Yes, the tough stuff will have to be gotten to. After the easier stuff. Let's take care of all the easier stuff first before worrying so much about the tough stuff we give up completely.

In another thread, Balrog of Morgorth said he thought it was impossible that we'd ever cut 5% of fed workers' salaries and fire/attrit 10% of them.

Here's why it's quite possible: Seniors. At some point it's going to start coming down to hundreds of thousands of federal workers versus millions and millions of seniors having to give something up. Now, put like that: Who wins? Who's got more political juice and who's got less?

Not to be a dick about this, but seniors are going to be our greatest allies for cutting everything else, all the stuff that must be cut anyway, which they're going to insist be cut first, leaving them for last (and leaving them with as little pain as possible). When we've taken care of all of that we can then talk to seniors, too.

But we've got to get all this other stuff done first, anyway, so let's just start doing it.

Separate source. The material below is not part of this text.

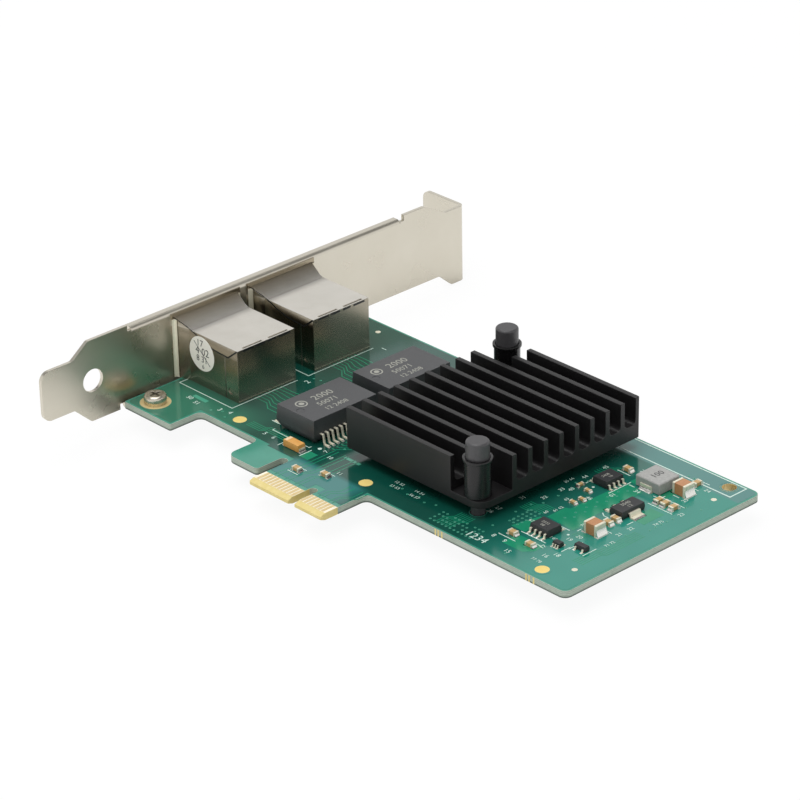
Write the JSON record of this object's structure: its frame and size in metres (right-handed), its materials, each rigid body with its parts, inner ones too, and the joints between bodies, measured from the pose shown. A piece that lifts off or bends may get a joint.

Earmarks Are A Lot More Costly Than Their Stated Cost: AmishDude notes, for like the third time in the comments (and each time I wanted to put it in a main post), what might be called the Broken Windows Theory of Budget Criminality.

The problem with earmarks is not that they cost too much in and of themselves, but they are used as bribes for Congressmen to sign on to much bigger projects.

Without the Cornhusker Kickback and the Louisiana Purchase, Obamacare would never have happened. Multiply that by 100 for all the wretched spending bills that get through Congress.

As far as the symbolic stuff -- Corporation for Public Broadcasting, National Endowment for the Arts -- cut that too. Just because it's pennies doesn't mean it shouldn't be cut. In fact, if the best argument is that it's too miniscule, then it shouldn't have been in the budget in the first place. Moreover, lots of stuff is justified by comparison. "We have X, why not Y?" Cut it all.

As with real street-crime, a permissive attitude about small-bore crimes encourage major heists; fix the windows, make the neighborhood look more respectable, and arrest the turnstile-jumpers and three-card-monty scammers, and serious crime drops.

Similarly-- stop the small-beans budgetary crime and you'll have less highway robbery, too.

That's all true -- but it should also be noted they do have a real cost, too, in the billions, and we should never get to the point where we just blow off a "billion here, a billion there, and pretty soon we're talking real money."

Amish is right, but even if he weren't -- billions and billions are real money.